Progress has also been slow in legal and judicial reform, hindering the effective implementation of laws and forcing the private sector to operate according to uncertain market rules.
2.21.1 Oil and gas discovery
The discovery of oil and gas holds out hope for a substantial injection of revenue into the government budget. Exploration is at an early stage, but some estimates suggest that one of six offshore exploration areas could contain as much as 700 million barrels of oil. That could produce a revenue flow for the Government from this block alone of an estimated $750 million–$1 billion a year at full production, or roughly of the same order of magnitude as total revenues collected in 2006.
If significant amounts of oil or gas are brought into production, funding for poverty reduction and for development of social and economic infrastructure would be boosted in the medium term.
However, international experience also shows there is a need to guard against the phenomenon of a natural resource curse, where oil wealth leads, paradoxically, to economic stagnation and political instability. This can happen because hydrocarbons production rarely generates much employment, benefits mainly urban areas, can spur inflation and currency overvaluation, and can create more opportunities for corruption.

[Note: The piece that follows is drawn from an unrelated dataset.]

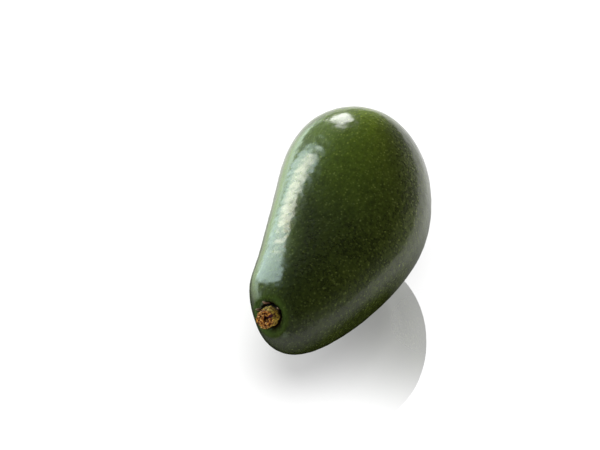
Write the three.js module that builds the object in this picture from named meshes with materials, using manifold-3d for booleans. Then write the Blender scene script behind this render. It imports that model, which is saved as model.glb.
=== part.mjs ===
// A smooth green avocado lying on its side, with the woody stub of its stem and three dried scales.
// Millimetres, +Z up. +X runs from the stem end to the blossom end, +Y to the hollow side of the neck.
// The origin is the middle of the small flat spot that the fruit rests on, under its centre of mass.
import * as THREE from 'three';
import { mergeVertices } from 'three/addons/utils/BufferGeometryUtils.js';
import Module from 'manifold-3d';

// The fruit, along its length from the stem end to the blossom end
const LENGTH = 110;
const NECK_HALF_WIDTH = 25;
const BODY_SWELL = 18;
const SIDE_HOLLOW = 5.5;
const TOP_HOLLOW = 7.5;
const BLOSSOM_SIDE_RISE = 3;
const BLOSSOM_TOP_RISE = 6;
const NECK_LEAN = 5;
const RESTING_TILT = THREE.MathUtils.degToRad(9);
const FLAT_SPOT_DEPTH = 1;
const RINGS = 40;
const SECTORS = 64;

// The stem end: where the stem joins, which way it points, and the dent and socket around it
const STEM_STATION = 0.047;
const STEM_TURN = THREE.MathUtils.degToRad(56);
const STEM_RISE = THREE.MathUtils.degToRad(32);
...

Such developments could erode the competitiveness of domestic agriculture and manufacturing, sectors that employ many Cambodians. Consequently, diversification of sources of growth, especially in rural areas, becomes a high near-term priority to ensure broad-based development and to avoid the possible damaging economic effects of natural resource wealth.
Effective legal and institutional safeguards are also needed, to ensure that the state collects and spends such wealth for the benefit of all.